Combien sont encore hébergés à l’heure actuelle ? Côté Revers de la médaille, on est pessimiste. « Sur les 6 530 personnes parties en sas régionaux, on estime que 40 % sont des demandeurs d’asile et ont été envoyés dans des centres dédiés, explique Antoine de Clerck. Mais le reste des personnes envoyées en province n’a été pris en charge que trois semaines en moyenne avant d’être invitées à appeler le 115, qui est le plus souvent déjà saturé. Beaucoup reviennent donc ensuite sur l’Île-de-France. À Bordeaux, on avait estimé que c’était le cas pour 15 % des gens. » Et il est craint un retour à la rue aussi pour ceux qui ont été hébergés en juillet dans des sites franciliens car « le contrat ne prévoit que 30 jours d’hébergement », selon Antoine de Clerck.

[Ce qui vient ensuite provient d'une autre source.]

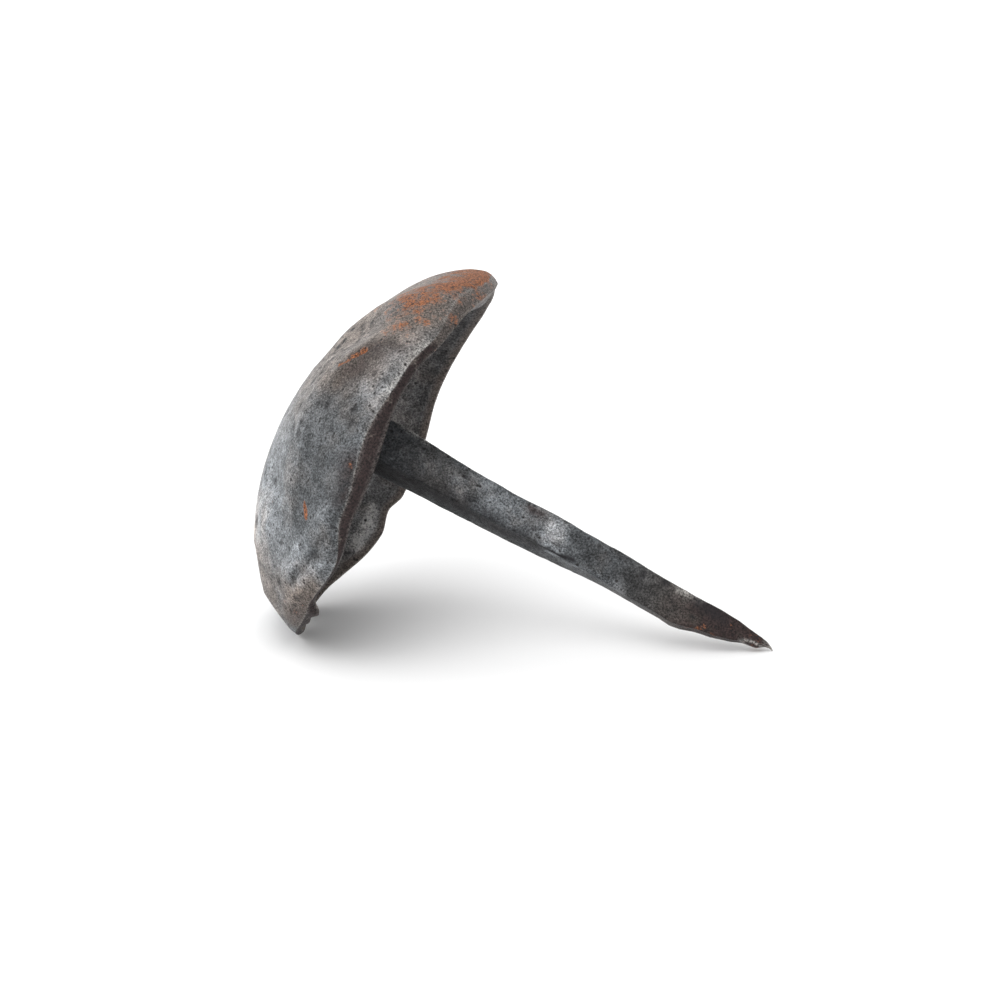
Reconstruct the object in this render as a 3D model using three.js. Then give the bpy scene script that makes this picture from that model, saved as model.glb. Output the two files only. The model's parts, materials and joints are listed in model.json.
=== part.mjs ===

La préfecture, elle, estime que sur les 3 215 personnes évacuées depuis janvier 2024, 1 707 ont été orientés dans un sas régional et le reste, sont allés dans les CAES d’Île-de-France. À l’issue de ces hébergements, « on n’a pas de fichier pour savoir ce que les personnes deviennent une par une, assure Christophe Noël du Payrat. 35 % des personnes en sas vont dans un centre pour demandeur d’asile et le reste est orienté vers de l’hébergement d’urgence, qui n’est pas toujours synonyme de courte durée, loin de là, notamment pour les familles. »

Enfin, suite à l’évacuation sans proposition d’hébergement de plusieurs campements de jeunes migrants à la rue car non reconnus comme mineurs pal’Aide sociale à l’enfance, la mairie de Paris a ouvert plusieurs gymnases, comme elle l’avait fait durant la trêve hivernale. Au total, « on a 800 jeunes en gymnases à Paris mais que vont-ils devenir à la rentrée quand la mairie va avoir besoin de les reprendre ? », interroge Antoine de Clerck.